**Given request:** Return all the data, word for word.

**Source excerpt:**
____

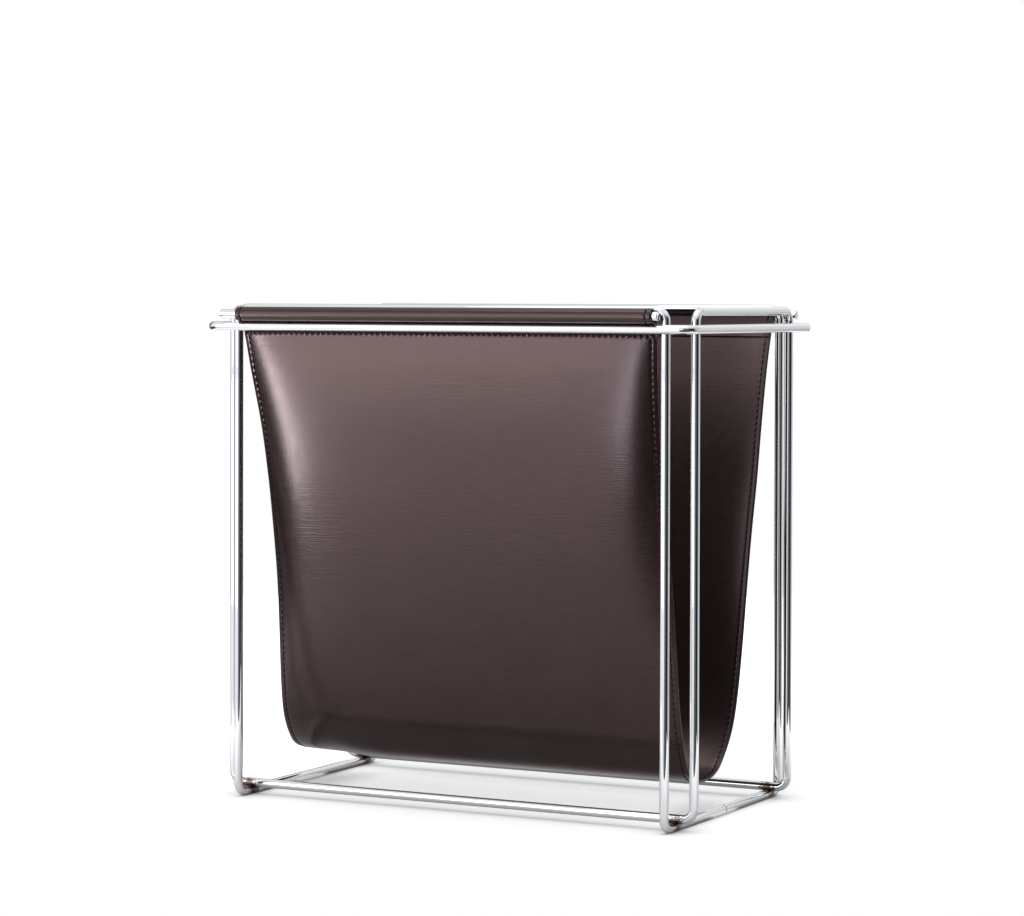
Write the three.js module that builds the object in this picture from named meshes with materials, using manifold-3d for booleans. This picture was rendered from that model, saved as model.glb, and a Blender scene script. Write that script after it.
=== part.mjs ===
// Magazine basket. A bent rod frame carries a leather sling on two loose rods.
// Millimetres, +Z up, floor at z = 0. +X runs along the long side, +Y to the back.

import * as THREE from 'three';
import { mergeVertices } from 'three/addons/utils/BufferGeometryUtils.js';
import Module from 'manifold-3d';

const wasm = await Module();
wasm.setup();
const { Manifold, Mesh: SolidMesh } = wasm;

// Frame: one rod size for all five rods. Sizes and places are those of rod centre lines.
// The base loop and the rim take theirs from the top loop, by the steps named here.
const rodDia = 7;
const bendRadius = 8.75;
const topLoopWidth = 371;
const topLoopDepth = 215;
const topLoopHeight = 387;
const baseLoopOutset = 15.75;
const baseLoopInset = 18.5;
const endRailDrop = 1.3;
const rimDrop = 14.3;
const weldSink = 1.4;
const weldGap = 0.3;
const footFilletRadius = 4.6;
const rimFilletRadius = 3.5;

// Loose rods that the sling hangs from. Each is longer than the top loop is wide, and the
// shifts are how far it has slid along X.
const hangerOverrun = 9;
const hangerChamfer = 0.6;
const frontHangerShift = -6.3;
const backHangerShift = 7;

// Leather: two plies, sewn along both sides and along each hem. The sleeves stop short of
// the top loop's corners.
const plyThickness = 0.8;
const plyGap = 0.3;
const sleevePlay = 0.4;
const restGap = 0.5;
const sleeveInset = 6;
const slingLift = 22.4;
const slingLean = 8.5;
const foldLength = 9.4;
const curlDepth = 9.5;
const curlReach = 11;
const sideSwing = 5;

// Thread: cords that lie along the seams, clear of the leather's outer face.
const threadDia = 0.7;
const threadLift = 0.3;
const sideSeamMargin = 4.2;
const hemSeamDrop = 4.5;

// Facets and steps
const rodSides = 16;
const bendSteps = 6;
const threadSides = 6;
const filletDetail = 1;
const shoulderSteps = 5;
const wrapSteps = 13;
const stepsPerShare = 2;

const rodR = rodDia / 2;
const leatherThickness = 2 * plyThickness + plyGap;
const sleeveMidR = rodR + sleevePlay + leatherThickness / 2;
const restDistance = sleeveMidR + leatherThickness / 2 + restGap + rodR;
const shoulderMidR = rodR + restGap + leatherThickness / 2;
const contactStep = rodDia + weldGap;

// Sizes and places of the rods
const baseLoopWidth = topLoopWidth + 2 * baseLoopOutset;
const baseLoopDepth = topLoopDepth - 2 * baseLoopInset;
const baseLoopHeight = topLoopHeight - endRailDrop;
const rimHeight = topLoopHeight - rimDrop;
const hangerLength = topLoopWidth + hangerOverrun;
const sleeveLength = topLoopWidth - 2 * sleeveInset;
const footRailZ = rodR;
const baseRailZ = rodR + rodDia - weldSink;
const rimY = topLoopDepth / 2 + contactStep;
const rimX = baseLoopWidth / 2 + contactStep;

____

**Complete answer:**
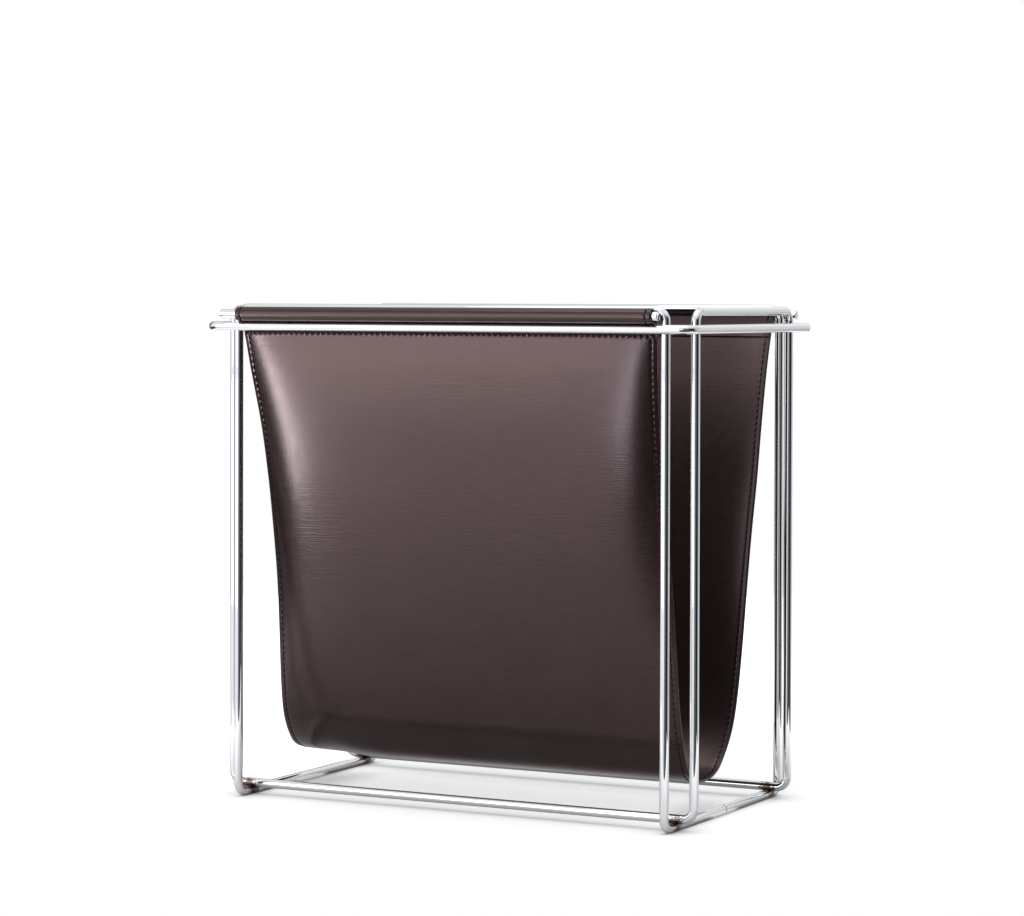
Write the three.js module that builds the object in this picture from named meshes with materials, using manifold-3d for booleans. This picture was rendered from that model, saved as model.glb, and a Blender scene script. Write that script after it.
=== part.mjs ===
// Magazine basket. A bent rod frame carries a leather sling on two loose rods.
// Millimetres, +Z up, floor at z = 0. +X runs along the long side, +Y to the back.

import * as THREE from 'three';
import { mergeVertices } from 'three/addons/utils/BufferGeometryUtils.js';
import Module from 'manifold-3d';

const wasm = await Module();
wasm.setup();
const { Manifold, Mesh: SolidMesh } = wasm;

// Frame: one rod size for all five rods. Sizes and places are those of rod centre lines.
// The base loop and the rim take theirs from the top loop, by the steps named here.
const rodDia = 7;
const bendRadius = 8.75;
const topLoopWidth = 371;
const topLoopDepth = 215;
const topLoopHeight = 387;
const baseLoopOutset = 15.75;
const baseLoopInset = 18.5;
const endRailDrop = 1.3;
const rimDrop = 14.3;
const weldSink = 1.4;
const weldGap = 0.3;
const footFilletRadius = 4.6;
const rimFilletRadius = 3.5;

// Loose rods that the sling hangs from. Each is longer than the top loop is wide, and the
// shifts are how far it has slid along X.
const hangerOverrun = 9;
const hangerChamfer = 0.6;
const frontHangerShift = -6.3;
const backHangerShift = 7;

// Leather: two plies, sewn along both sides and along each hem. The sleeves stop short of
// the top loop's corners.
const plyThickness = 0.8;
const plyGap = 0.3;
const sleevePlay = 0.4;
const restGap = 0.5;
const sleeveInset = 6;
const slingLift = 22.4;
const slingLean = 8.5;
const foldLength = 9.4;
const curlDepth = 9.5;
const curlReach = 11;
const sideSwing = 5;

// Thread: cords that lie along the seams, clear of the leather's outer face.
const threadDia = 0.7;
const threadLift = 0.3;
const sideSeamMargin = 4.2;
const hemSeamDrop = 4.5;

// Facets and steps
const rodSides = 16;
const bendSteps = 6;
const threadSides = 6;
const filletDetail = 1;
const shoulderSteps = 5;
const wrapSteps = 13;
const stepsPerShare = 2;

const rodR = rodDia / 2;
const leatherThickness = 2 * plyThickness + plyGap;
const sleeveMidR = rodR + sleevePlay + leatherThickness / 2;
const restDistance = sleeveMidR + leatherThickness / 2 + restGap + rodR;
const shoulderMidR = rodR + restGap + leatherThickness / 2;
const contactStep = rodDia + weldGap;

// Sizes and places of the rods
const baseLoopWidth = topLoopWidth + 2 * baseLoopOutset;
const baseLoopDepth = topLoopDepth - 2 * baseLoopInset;
const baseLoopHeight = topLoopHeight - endRailDrop;
const rimHeight = topLoopHeight - rimDrop;
const hangerLength = topLoopWidth + hangerOverrun;
const sleeveLength = topLoopWidth - 2 * sleeveInset;
const footRailZ = rodR;
const baseRailZ = rodR + rodDia - weldSink;
const rimY = topLoopDepth / 2 + contactStep;
const rimX = baseLoopWidth / 2 + contactStep;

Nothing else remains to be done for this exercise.